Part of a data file
☆ ☆ ☆ ☆ ☆

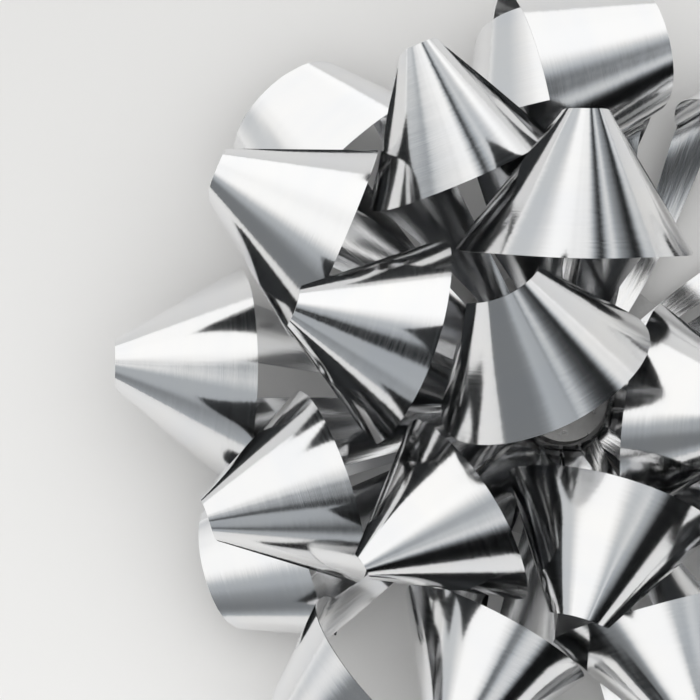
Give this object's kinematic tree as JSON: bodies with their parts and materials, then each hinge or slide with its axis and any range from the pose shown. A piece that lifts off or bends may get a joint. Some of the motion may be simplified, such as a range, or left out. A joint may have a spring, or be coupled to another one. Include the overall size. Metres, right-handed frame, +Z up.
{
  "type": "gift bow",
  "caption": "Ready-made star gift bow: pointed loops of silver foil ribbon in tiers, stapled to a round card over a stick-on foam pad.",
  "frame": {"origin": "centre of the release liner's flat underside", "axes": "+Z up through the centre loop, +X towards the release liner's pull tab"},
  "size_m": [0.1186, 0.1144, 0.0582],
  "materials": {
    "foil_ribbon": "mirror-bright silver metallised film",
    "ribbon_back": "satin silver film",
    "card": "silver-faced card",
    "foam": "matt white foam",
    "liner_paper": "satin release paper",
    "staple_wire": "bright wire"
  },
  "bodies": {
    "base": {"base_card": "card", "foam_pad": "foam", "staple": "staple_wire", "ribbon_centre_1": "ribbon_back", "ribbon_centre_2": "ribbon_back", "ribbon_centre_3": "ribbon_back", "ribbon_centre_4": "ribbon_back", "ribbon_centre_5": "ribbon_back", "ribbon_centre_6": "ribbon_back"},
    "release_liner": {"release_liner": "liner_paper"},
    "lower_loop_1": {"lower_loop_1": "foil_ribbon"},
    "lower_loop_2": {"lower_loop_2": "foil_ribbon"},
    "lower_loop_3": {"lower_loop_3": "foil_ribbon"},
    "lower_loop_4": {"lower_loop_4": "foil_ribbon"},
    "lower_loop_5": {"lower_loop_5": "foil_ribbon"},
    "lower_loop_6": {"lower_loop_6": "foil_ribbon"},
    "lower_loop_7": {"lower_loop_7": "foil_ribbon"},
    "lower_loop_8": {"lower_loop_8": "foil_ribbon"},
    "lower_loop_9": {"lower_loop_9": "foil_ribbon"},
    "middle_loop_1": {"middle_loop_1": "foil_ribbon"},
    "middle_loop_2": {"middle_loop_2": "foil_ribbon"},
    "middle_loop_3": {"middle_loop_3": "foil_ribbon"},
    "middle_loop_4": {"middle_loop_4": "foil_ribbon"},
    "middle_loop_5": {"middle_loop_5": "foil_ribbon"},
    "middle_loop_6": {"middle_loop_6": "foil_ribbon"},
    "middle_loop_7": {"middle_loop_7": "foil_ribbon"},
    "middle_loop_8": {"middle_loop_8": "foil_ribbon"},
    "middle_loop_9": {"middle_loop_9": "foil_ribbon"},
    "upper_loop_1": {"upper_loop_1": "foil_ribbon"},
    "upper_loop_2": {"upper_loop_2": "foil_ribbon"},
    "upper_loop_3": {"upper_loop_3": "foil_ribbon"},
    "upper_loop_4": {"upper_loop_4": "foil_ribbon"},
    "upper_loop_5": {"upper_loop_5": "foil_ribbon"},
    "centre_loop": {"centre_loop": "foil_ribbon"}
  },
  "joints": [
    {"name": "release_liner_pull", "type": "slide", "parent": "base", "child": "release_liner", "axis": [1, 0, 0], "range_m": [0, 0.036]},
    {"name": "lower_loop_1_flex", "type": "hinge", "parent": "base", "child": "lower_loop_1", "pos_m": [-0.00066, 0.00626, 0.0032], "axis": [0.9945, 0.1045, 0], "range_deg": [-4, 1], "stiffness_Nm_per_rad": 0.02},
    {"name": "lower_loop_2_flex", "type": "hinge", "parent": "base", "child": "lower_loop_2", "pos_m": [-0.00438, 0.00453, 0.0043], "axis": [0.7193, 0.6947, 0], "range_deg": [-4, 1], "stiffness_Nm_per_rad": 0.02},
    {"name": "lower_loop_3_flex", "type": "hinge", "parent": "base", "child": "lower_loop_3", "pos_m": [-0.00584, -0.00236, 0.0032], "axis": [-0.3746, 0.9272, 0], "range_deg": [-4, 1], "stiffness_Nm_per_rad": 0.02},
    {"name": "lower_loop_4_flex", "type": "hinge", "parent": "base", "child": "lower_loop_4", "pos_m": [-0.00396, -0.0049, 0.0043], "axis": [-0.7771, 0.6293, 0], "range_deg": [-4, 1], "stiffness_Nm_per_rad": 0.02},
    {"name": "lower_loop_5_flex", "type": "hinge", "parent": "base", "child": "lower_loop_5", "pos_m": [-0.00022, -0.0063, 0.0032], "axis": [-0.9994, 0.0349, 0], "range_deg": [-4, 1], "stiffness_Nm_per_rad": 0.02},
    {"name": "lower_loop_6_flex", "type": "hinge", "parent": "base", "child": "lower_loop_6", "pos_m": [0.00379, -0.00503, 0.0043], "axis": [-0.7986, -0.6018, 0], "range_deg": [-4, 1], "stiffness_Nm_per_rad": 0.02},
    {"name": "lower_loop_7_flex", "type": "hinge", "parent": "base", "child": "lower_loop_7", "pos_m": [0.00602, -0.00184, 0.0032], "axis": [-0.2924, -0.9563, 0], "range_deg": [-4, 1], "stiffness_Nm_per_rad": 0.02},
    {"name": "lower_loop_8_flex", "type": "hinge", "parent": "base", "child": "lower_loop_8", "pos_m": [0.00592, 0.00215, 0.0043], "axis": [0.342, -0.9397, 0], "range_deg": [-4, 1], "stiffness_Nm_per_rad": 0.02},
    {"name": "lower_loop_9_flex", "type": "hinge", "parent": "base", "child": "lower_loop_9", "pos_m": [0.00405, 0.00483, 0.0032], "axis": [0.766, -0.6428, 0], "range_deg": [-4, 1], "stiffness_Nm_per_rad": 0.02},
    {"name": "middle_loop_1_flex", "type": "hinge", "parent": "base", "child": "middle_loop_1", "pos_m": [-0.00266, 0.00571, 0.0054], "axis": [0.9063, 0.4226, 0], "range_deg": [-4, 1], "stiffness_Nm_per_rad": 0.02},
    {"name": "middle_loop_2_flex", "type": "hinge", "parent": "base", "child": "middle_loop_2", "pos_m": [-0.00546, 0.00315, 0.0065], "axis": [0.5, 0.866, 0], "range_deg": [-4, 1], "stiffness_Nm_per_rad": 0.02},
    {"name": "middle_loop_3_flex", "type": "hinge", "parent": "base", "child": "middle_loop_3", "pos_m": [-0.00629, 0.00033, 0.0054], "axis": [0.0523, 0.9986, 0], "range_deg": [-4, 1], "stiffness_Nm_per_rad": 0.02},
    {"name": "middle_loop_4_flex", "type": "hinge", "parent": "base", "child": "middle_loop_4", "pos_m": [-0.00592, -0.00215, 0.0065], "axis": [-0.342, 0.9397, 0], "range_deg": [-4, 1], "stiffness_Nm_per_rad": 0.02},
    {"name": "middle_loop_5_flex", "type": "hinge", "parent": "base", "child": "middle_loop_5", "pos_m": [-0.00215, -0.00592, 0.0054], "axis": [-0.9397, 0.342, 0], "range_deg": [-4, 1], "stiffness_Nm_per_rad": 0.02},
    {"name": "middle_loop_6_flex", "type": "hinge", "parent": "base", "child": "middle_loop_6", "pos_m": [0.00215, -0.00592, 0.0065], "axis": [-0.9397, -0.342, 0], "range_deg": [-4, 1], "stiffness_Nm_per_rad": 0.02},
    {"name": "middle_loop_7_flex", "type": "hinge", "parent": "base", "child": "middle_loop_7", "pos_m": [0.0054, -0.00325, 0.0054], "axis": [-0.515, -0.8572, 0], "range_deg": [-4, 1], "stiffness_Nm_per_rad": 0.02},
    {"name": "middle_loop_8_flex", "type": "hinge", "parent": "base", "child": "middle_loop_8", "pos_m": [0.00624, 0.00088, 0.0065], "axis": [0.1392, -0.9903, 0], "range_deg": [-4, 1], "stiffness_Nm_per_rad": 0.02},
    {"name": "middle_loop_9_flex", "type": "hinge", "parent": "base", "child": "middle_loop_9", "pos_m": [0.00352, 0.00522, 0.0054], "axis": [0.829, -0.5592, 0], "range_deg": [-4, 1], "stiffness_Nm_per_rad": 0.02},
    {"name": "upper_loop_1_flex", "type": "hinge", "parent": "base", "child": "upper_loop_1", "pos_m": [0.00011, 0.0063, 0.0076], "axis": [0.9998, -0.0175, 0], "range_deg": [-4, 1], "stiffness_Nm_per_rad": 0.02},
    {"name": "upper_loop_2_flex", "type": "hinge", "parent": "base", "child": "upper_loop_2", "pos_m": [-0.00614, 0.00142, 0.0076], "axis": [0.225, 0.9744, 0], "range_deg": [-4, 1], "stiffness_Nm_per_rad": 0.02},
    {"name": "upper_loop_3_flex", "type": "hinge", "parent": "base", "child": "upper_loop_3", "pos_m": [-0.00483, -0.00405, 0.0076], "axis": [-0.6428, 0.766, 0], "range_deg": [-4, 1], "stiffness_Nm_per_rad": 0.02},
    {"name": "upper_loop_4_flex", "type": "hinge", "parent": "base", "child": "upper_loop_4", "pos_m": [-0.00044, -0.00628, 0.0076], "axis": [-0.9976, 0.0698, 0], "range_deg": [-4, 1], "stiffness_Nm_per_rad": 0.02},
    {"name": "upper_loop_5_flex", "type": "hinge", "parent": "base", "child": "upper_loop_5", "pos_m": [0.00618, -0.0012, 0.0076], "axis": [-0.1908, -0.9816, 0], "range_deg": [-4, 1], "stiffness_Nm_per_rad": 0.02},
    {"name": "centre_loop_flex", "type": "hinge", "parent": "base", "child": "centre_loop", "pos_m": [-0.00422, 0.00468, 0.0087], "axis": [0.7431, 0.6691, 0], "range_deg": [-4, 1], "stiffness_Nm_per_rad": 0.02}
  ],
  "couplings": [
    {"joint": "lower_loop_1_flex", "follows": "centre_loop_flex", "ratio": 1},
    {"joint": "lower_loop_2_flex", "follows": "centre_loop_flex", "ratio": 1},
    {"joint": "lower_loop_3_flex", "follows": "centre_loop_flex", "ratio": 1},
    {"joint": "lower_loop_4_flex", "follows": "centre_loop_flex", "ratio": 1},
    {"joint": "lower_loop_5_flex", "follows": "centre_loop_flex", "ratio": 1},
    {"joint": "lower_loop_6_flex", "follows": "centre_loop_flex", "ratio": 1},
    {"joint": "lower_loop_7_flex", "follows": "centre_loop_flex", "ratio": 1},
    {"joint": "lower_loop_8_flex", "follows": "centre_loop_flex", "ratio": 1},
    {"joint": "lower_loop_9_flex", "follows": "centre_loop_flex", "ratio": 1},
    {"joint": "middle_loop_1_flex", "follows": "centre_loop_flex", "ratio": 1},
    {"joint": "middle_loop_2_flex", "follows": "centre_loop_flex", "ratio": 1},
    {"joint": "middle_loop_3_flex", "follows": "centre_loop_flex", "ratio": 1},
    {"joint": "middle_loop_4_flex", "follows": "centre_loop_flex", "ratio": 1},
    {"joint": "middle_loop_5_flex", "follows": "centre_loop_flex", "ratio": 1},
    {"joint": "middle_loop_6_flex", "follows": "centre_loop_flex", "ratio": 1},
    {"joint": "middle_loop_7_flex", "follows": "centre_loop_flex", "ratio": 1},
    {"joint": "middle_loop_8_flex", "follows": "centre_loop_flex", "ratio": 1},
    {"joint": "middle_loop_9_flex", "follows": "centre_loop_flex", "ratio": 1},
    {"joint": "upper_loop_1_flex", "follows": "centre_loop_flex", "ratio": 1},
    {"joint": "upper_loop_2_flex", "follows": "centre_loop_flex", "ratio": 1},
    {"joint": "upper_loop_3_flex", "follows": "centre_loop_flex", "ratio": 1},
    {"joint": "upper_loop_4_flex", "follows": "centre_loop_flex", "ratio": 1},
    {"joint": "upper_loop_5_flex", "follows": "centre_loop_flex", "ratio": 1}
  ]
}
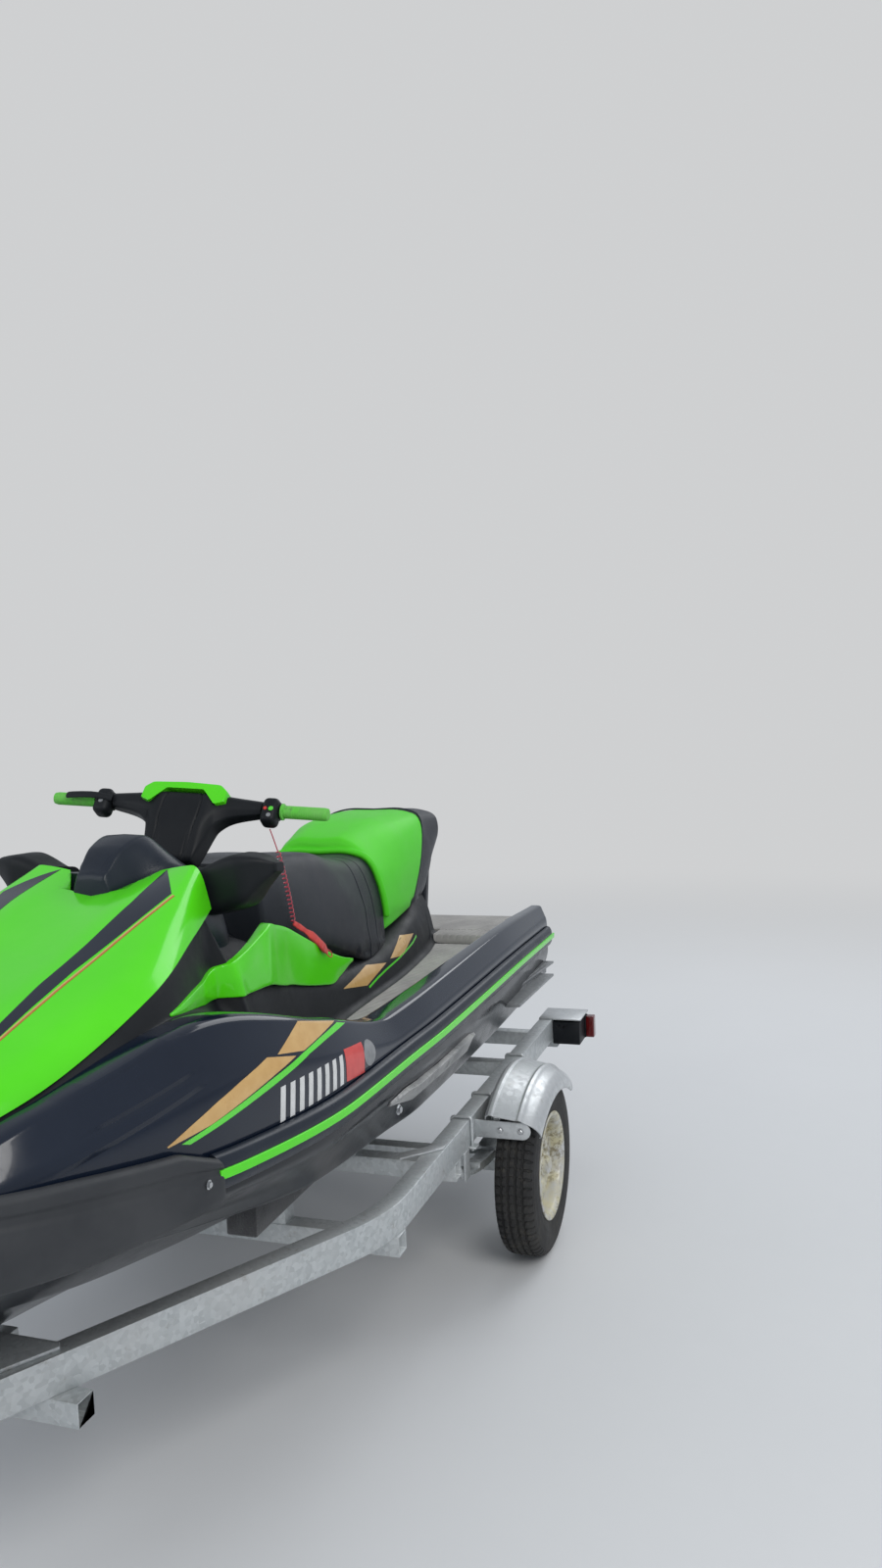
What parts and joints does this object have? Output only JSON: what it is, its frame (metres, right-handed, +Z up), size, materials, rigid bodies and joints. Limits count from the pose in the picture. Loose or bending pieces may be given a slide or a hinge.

☆ ☆ ☆ ☆ ☆

§ **Directions for this task**: Return each line with "slide".

§ **Task answer**:
Give this object's kinematic tree as JSON: bodies with their parts and materials, then each hinge or slide with its axis and any range from the pose shown. A piece that lifts off or bends may get a joint. Some of the motion may be simplified, such as a range, or left out. A joint may have a spring, or be coupled to another one. Include the overall size. Metres, right-handed frame, +Z up.
    {"name": "release_liner_pull", "type": "slide", "parent": "base", "child": "release_liner", "axis": [1, 0, 0], "range_m": [0, 0.036]},
What parts and joints does this object have? Output only JSON: what it is, its frame (metres, right-handed, +Z up), size, materials, rigid bodies and joints. Limits count from the pose in the picture. Loose or bending pieces may be given a slide or a hinge.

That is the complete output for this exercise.